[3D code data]
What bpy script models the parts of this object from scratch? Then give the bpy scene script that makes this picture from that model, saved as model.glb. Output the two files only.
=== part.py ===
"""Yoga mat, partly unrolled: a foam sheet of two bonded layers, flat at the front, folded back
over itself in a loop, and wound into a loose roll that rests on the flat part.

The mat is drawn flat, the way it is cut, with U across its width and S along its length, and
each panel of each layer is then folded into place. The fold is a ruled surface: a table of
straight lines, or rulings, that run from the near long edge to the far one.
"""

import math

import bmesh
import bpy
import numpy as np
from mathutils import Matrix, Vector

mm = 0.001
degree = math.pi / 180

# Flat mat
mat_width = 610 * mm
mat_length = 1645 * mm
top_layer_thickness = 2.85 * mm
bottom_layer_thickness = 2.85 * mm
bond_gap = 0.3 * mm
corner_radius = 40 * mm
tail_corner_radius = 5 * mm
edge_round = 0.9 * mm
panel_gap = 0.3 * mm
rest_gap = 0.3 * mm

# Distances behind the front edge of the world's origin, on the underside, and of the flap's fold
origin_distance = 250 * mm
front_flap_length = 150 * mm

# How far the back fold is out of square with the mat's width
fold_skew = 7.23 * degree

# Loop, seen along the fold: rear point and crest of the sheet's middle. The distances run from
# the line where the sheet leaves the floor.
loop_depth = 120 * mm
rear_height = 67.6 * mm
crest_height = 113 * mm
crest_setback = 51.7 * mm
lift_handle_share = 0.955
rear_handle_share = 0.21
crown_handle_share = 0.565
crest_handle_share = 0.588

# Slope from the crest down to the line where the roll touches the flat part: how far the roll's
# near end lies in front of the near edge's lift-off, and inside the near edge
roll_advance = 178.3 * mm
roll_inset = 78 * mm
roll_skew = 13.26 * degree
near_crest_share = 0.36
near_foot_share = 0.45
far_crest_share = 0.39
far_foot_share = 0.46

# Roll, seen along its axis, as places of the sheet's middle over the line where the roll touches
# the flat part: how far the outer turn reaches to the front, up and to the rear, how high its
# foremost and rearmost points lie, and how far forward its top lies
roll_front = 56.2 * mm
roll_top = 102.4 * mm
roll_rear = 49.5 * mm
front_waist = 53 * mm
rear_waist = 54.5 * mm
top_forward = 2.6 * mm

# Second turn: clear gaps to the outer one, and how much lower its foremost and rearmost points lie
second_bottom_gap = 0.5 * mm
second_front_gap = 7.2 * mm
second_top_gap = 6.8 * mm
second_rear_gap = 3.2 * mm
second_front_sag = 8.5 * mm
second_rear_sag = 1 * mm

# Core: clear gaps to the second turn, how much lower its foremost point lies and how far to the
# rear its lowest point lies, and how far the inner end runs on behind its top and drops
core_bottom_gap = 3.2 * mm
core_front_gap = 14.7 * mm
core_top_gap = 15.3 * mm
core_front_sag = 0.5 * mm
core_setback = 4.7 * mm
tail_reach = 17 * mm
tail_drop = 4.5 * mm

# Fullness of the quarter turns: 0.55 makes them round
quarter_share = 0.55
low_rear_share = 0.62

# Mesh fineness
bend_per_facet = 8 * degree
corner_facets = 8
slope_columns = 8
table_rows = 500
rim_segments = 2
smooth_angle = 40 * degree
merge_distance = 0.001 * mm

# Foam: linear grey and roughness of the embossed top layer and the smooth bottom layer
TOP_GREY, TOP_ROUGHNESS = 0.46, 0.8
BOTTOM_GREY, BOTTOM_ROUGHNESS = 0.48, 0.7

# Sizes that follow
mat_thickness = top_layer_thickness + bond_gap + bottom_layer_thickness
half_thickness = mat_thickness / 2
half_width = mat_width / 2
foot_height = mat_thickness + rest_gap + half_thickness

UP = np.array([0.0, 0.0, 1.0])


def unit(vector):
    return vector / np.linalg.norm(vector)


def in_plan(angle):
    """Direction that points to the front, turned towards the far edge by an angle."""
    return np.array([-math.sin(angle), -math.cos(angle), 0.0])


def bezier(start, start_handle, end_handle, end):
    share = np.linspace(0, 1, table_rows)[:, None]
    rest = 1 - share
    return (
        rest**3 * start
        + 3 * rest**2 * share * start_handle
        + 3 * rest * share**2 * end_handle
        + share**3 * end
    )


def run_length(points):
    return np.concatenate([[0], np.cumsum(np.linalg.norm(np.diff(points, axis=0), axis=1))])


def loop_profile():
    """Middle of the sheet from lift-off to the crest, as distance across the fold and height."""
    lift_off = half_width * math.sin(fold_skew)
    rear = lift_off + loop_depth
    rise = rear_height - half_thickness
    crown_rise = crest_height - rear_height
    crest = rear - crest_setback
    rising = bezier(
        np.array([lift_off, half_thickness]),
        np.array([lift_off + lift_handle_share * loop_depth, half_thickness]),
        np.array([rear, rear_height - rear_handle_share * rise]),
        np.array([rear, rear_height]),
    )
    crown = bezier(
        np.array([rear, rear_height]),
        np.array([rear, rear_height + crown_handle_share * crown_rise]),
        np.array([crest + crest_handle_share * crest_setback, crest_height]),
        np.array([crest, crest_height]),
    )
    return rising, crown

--

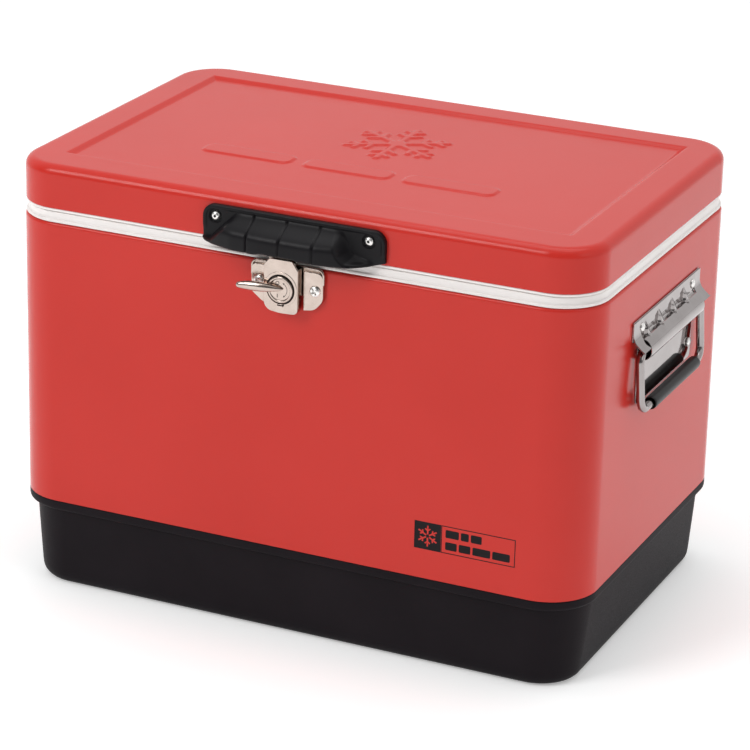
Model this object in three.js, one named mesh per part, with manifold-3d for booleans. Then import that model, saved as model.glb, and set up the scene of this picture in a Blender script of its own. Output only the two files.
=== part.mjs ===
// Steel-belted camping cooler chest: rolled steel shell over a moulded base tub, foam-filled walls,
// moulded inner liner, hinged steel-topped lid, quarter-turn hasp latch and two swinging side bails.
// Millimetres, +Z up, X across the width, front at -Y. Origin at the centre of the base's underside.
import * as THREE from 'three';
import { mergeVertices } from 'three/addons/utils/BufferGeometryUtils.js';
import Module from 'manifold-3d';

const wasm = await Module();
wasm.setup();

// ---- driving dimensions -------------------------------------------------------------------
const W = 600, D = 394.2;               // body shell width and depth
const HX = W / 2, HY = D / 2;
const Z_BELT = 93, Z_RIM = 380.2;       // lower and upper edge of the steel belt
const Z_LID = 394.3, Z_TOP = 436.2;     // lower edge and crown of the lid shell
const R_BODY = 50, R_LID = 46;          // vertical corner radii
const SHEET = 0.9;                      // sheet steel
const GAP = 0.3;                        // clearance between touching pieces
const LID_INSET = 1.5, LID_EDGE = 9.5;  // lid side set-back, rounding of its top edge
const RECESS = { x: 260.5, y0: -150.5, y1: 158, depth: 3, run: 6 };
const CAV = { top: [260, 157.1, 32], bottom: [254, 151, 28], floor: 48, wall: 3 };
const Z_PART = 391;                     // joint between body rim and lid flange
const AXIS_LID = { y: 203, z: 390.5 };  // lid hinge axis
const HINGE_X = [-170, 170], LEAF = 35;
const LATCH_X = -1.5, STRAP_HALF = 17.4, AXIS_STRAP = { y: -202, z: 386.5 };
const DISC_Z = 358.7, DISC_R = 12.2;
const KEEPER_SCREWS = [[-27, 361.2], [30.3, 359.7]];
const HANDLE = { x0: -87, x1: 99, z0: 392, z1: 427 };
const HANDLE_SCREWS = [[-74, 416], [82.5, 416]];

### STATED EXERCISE
Find all lines where the word "this" appears. Copy them.

### CORRECT OUTPUT
What bpy script models the parts of this object from scratch? Then give the bpy scene script that makes this picture from that model, saved as model.glb. Output the two files only.
Model this object in three.js, one named mesh per part, with manifold-3d for booleans. Then import that model, saved as model.glb, and set up the scene of this picture in a Blender script of its own. Output only the two files.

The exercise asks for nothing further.